Realtime WebSocket Setup

from pipecat.services.elevenlabs import ElevenLabsRealtimeSTTService

stt = ElevenLabsRealtimeSTTService(
    api_key=os.getenv("ELEVENLABS_API_KEY"),
)

Realtime with Timestamps and Custom Commit Strategy

from pipecat.services.elevenlabs import ElevenLabsRealtimeSTTService
from pipecat.services.elevenlabs.stt import CommitStrategy

stt = ElevenLabsRealtimeSTTService(
    api_key=os.getenv("ELEVENLABS_API_KEY"),
    params=ElevenLabsRealtimeSTTService.InputParams(
        language_code="eng",
        commit_strategy=CommitStrategy.VAD,
        vad_silence_threshold_secs=1.0,
        include_timestamps=True,
    ),
)

Notes

  • HTTP vs Realtime: The HTTP service (ElevenLabsSTTService) uploads complete audio segments and is best for VAD-segmented transcription. The Realtime service (ElevenLabsRealtimeSTTService) streams audio over WebSocket for lower latency and provides interim transcripts.
  • Commit strategies: The Realtime service defaults to manual commit strategy, where Pipecat’s VAD controls when transcription segments are committed.

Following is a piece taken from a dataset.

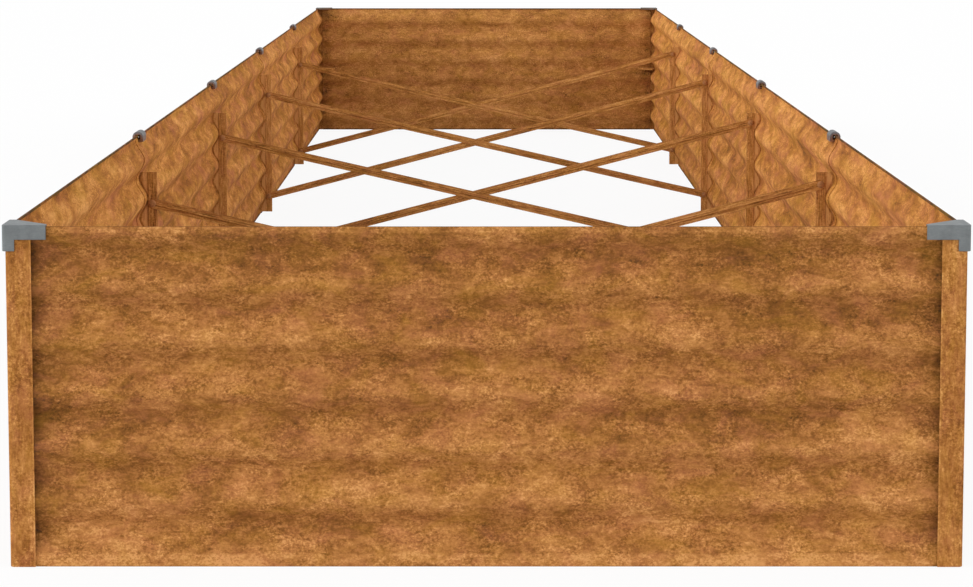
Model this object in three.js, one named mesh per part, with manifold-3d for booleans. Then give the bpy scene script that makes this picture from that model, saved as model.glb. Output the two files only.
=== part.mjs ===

Set commit_strategy=CommitStrategy.VAD to let ElevenLabs handle segment boundaries.
  • Keepalive: The Realtime service sends silent audio chunks as keepalive to prevent idle disconnections (keepalive interval: 5s, timeout: 10s).
  • Auto-reconnect: The Realtime service automatically reconnects if the WebSocket connection is closed when new audio arrives.

Event Handlers

ElevenLabsRealtimeSTTService supports the standard service connection events:
EventDescription
on_connectedConnected to ElevenLabs Realtime STT WebSocket
on_disconnectedDisconnected from ElevenLabs Realtime STT WebSocket
@stt.event_handler("on_connected")
async def on_connected(service):
    print("Connected to ElevenLabs Realtime STT")
The HTTP service (ElevenLabsSTTService) does not have connection events since it uses per-request HTTP calls.